University coaches have now determined the precise series of plays that will put them in good football position. You start conventionally, coaching your scholar/athletes in aggression and speed.

Gradually, though, you start phoning it in, creating panic among the trustees as the team loses a game here and a game there.

When it becomes clear that the team might not make some playoff, the trustees begin pissing their pants. Despite the fact that they owe you millions and millions on your contract, they tell you to walk away.

Bloodied but unbowed, “proud of all we did here,” you graciously withdraw.
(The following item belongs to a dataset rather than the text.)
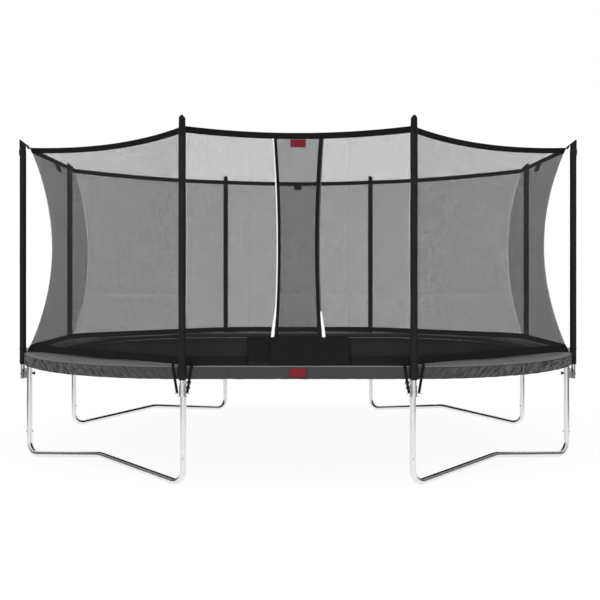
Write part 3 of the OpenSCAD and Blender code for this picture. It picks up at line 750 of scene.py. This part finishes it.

The endgame’s the most fun of all. Your staff of financial advisers and attorneys now milks the clock on your contract, threatening lawsuits, threatening to disclose things about the program that would cost it more than Jerry Sandusky’s Penn State if they were known, threatening, threatening, threatening. So the university trustees, who were figuring maybe they could (with their own advisory team) stiff you here and there on a payout/settlement and halt the bankrupting of the school, totally cave and give you a huge fortune.
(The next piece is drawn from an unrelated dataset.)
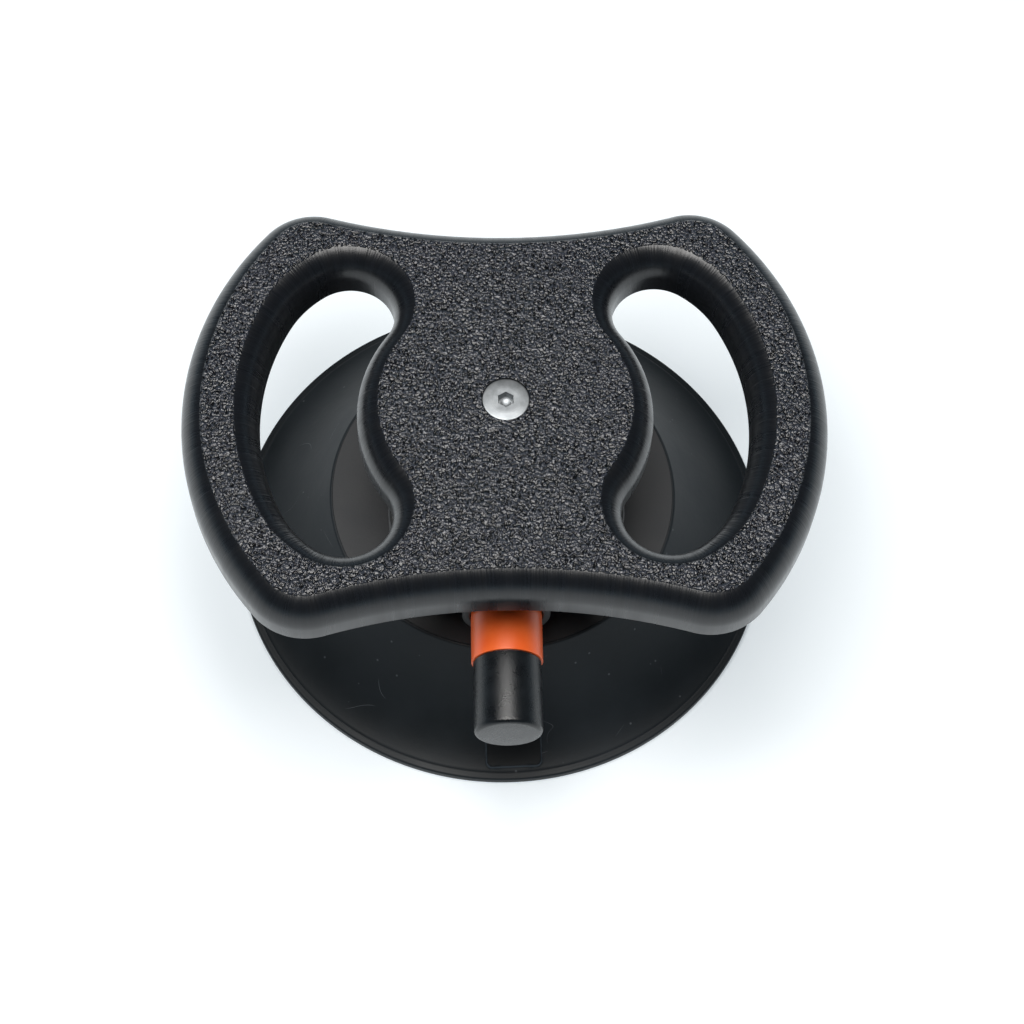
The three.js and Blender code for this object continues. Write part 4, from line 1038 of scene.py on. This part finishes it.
def housing_mesh():
    block_low = (body_low.x, body_low.y + BOSS_LENGTH, body_low.z)
    block = rounded_block(block_low, body_high, BODY_CORNER, BODY_ROUND)
    front, rear, boss = -body_low.y, -body_high.y, BORE + BOSS_WALL
    nose = rounded([(0, 0), (boss, 0), (boss, front), (0, front)], [0, 0, 1.2, 0])
    groove_rear, groove_front, _ = pump_extent("end_plug_circlip")
    insert_low, insert_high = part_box("threaded_insert")
    grub_low, grub_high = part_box("barrel_grub_screw")
    above, below, bottom = body_high.z + PAST, body_low.z - PAST, body_low.z
    taken = [
        along_pump(rod(BORE, rear - PAST, front + PAST, count=128)),
        along_pump(rod(BORE + GROOVE_DEPTH, groove_rear - FIT, groove_front + FIT, count=128)),
        rod(insert_high.x + FIT, insert_low.z - FIT, above),
        rod(GRUB_HOLE, AXIS_Z, above, (0, (grub_low.y + grub_high.y) / 2), 48),
        rod(INLET_POCKET, below, bottom + INLET_POCKET_DEPTH, (0, INLET_Y)),
        rod(INLET_BORE, below, AXIS_Z, (0, INLET_Y), 48),
        *[rod(CLAMP_HOLE, below, bottom + CLAMP_HOLE_DEPTH, place, 40) for place in SCREW_PLACES],
    ]
    return carved("housing", [block], [along_pump(lathe(nose))], taken)


piece("pump_housing_block", housing_mesh(), housing_nylon, "housing", ["pump_body"])

# %% [markdown]
# ## The rear of the pump and the air inlet
#
# A plug with a screwdriver slot closes the barrel, held by an internal circlip
# with two eyes for pliers. Under the cup a felt filter covers the air hole.

# %% End plug and circlip
PLUG_HEAD, PLUG_GROOVE_RADIUS, PLUG_GROOVE = 6.2 * MM, 12.35 * MM, (4.2 * MM, 2 * MM)
SLOT_LENGTH, SLOT_DEPTH, SLOT_WIDTH = 16 * MM, 2 * MM, 3 * MM
CLIP_OPENING, CLIP_WIDTH, CLIP_TAPER = 4.6 * MM, 2.6 * MM, 0.6 * MM
EYE_SWELL, EYE_INSET, EYE_TURN, EYE_RADIUS = 2.2 * MM, 2.9 * MM, 0.15, 0.9 * MM


def end_plug():
    """A stepped plug with a groove for its seal and a slot for a screwdriver."""
    rear, front, outer = pump_extent("barrel_end_plug")
    shoulder, spigot, groove = rear + PLUG_HEAD, SPIGOT_RADIUS, PLUG_GROOVE_RADIUS
    groove_rear, groove_front = (front - way for way in PLUG_GROOVE)
    profile = rounded(
        [(0, rear), (outer, rear), (outer, shoulder), (spigot, shoulder), (spigot, groove_rear),
         (groove, groove_rear), (groove, groove_front), (spigot, groove_front), (spigot, front), (0, front)],
        [0, 0.6, 0.2, *[0.1] * 5, 0.4, 0])
    corner = np.array([SLOT_LENGTH / 2, SLOT_DEPTH, SLOT_WIDTH / 2])
    slot = rounded_block([0, rear, 0] - corner, [0, rear, 0] + corner, 0.4 * MM, 0.2 * MM)
    return carved("end_plug", [along_pump(lathe(profile))], taken=[along_pump(slot[..., [0, 2, 1]])])


piece("rear_plug", end_plug(), housing_nylon, "housing", ["barrel_end_plug"])


def circlip():
    """A strip bent round from one side of its opening to the other. Its inner
    edge swells inwards near both ends to make the eyes."""
    rear, front, outer = pump_extent("end_plug_circlip")
    half_gap = np.arcsin(CLIP_OPENING / outer)
    a = np.linspace(-np.pi / 2 + half_gap, 1.5 * np.pi - half_gap, 181)
    from_end = np.minimum(a - a[0], a[-1] - a)
    eye = EYE_SWELL * np.clip(1 - (from_end / 0.2 - 0.75) ** 2, 0, 1)
    inner = outer - CLIP_WIDTH - eye - CLIP_TAPER * (1 - np.exp(-from_end))
    outside = np.full_like(a, outer)
    section_r = np.stack([outside, outside, inner, inner, outside])
    section_z = np.repeat(np.array([[rear], [front], [front], [rear], [rear]]), len(a), axis=1)
    rows = np.stack([section_r * np.cos(a), section_r * np.sin(a), section_z], axis=2)
    ends = [np.stack([rows[[0, 3], i], rows[[1, 2], i]]) for i in (0, -1)]
    reach = outer - EYE_INSET
    eyes = [rod(EYE_RADIUS, rear - PAST, front + PAST, (reach * np.cos(t), reach * np.sin(t)), 24)
            for t in (a[0] + EYE_TURN, a[-1] - EYE_TURN)]
    return carved("circlip", [along_pump(g) for g in [rows, *ends]], taken=[along_pump(e) for e in eyes])


piece("circlip_with_eyes", circlip(), spring_wire, "housing", ["end_plug_circlip"])

# %% Felt filter
filter_low, filter_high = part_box("inlet_filter")
felt_profile = rounded(
    [(0, filter_low.z), (filter_high.x, filter_low.z), (filter_high.x, filter_high.z), (0, filter_high.z)],
    [0, 0.6, 0.3, 0])
piece("felt_filter", [lathe(felt_profile, (0, INLET_Y), 96)], wool_felt, "housing", ["inlet_filter"])

# %% [markdown]
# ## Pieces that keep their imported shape
#
# The seals, valves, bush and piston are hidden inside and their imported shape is
# right, so they only get their finish.

# %% Finishes for the inner pieces
INNER = {
    insert_brass: ["threaded_insert"],
    black_oxide: ["barrel_grub_screw"],
    natural_acetal: ["inlet_valve_seat", "guide_bush", "piston", "exhaust_spring_retainer"],
    seal_rubber: ["inlet_valve_disc", "base_oring", "plunger_wiper", "end_plug_oring", "piston_seal",
                  "exhaust_valve_disc"],
}
for finish, nodes in INNER.items():
    for node in nodes:
        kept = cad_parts[node]
        kept.data.materials.clear()
        kept.data.materials.append(finish)
left = [n for n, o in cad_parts.items() if not o.hide_render]
print("packed shapes that show:", len(left), "of", len(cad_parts))

# %% [markdown]
# ## Floor, light and camera
#
# The floor is a plain pale sheet of opal acrylic, lit a little from below, which
# is how product pictures get a floor without hard shadows. One wide softbox
# hangs above and to the left, and a white cove runs round the horizon.

# %% A plain pale floor
FLOOR_GAP = 0.3 * MM  # keeps the floor clear of the cup's rim
FLOOR_REACH = 6.0


def pale_floor():
    paint, tree, shader = new_finish("pale_lit_acrylic", {
        "IOR": 1.49, "Roughness": 0.9, "Emission Color": linear("#e6f1f8"), "Emission Strength": 0.42,
    })
    mottle = noise(tree, object_place(tree), 0.5, 2.0)
    link(ramp(tree, mottle, [(0.3, "#cdd2d5"), (0.7, "#d2d6d9")]), shader, "Base Color")
    corners = [(x * FLOOR_REACH, y * FLOOR_REACH, 0) for x, y in [(-1, -1), (1, -1), (1, 1), (-1, 1)]]
    mesh = bpy.data.meshes.new("studio_floor")
    mesh.from_pydata(corners, [], [(0, 1, 2, 3)])
    mesh.materials.append(paint)
    floor = bpy.data.objects.new("studio_floor", mesh)
    bpy.context.scene.collection.objects.link(floor)
    floor.location.z = -FLOOR_GAP


pale_floor()


# %% Softbox and white cove
def softbox(name, place, aim, width, height, power, colour):
    lamp = bpy.data.lights.new(name, "AREA")
    lamp.shape = "RECTANGLE"
    lamp.size, lamp.size_y = width, height
    lamp.energy = power
    lamp.color = linear(colour)[:3]
    box = bpy.data.objects.new(name, lamp)
    box.location = place
    box.rotation_euler = (Vector(aim) - Vector(place)).to_track_quat("-Z", "Y").to_euler()
    bpy.context.scene.collection.objects.link(box)


softbox("overhead_softbox", (-0.12, -0.05, 1.5), (0, 0, 0.1), 1.1, 1.1, 32, "#fffdfa")


def white_cove():
    """The room: bright near the horizon, where white paper curves up, and dark
    above it, so that only the softbox shines from on top."""
    world = bpy.data.worlds.new("white_cove")
    world.use_nodes = True
    tree = world.node_tree
    toward = add(tree, "ShaderNodeTexCoord").outputs["Generated"]
    height = add(tree, "ShaderNodeSeparateXYZ", [(0, toward)]).outputs["Z"]
    glow = ramp(tree, height, [(0.0, "#b4cbd9"), (0.08, "#8ea5b3"), (0.22, "#1c2126"), (0.6, "#0b0d0f")])
    tree.links.new(glow, tree.nodes["Background"].inputs["Color"])
    bpy.context.scene.world = world


white_cove()
bpy.context.scene.view_settings.view_transform = "Standard"

# %% The camera
def camera():
    """Looks down at the plate from the front, a little from the left, and leans
    slightly, with a lens of about 75 mm."""
    pitch, yaw, lean = np.radians([63.22, 3.42, 2.61])
    forward = np.array([np.sin(yaw) * np.cos(pitch), np.cos(yaw) * np.cos(pitch), -np.sin(pitch)])
    level = np.array([np.cos(yaw), -np.sin(yaw), 0])
    upward = np.cross(level, forward)
    right = level * np.cos(lean) + upward * np.sin(lean)
    up = upward * np.cos(lean) - level * np.sin(lean)
    view = bpy.data.objects.new("camera", bpy.data.cameras.new("camera"))
    view.matrix_world = Matrix(np.column_stack([right, up, -forward]).tolist()).to_4x4()
    view.location = (-18.05 * MM, -367.23 * MM, 749.27 * MM)
    view.data.lens = 75.1
    bpy.context.scene.collection.objects.link(view)
    bpy.context.scene.camera = view


camera()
You take all the money (if this series of plays has been performed at a very high level, you’re trailing tens of millions of additional dollars from previous firings) and spend the rest of your life working on your chip shot.

*****************

Let’s have no resentment of this free market course of affairs. You’re a student bartending in a bad neighborhood late at night to pay your tuition, and taking an overload of courses during the day to graduate faster and more cheaply, and it turns out that one of the main things your grueling and dangerous labor pays for is a deadbeat coach. But your university is run by rational people who have the best interests of people like you in mind!

Changing coaches has minimal, if any, impact on team success. Among the worst teams …those that changed coaches won about the same amount over five years as those that didn’t. For mediocre teams, those that changed coaches actually fared worse.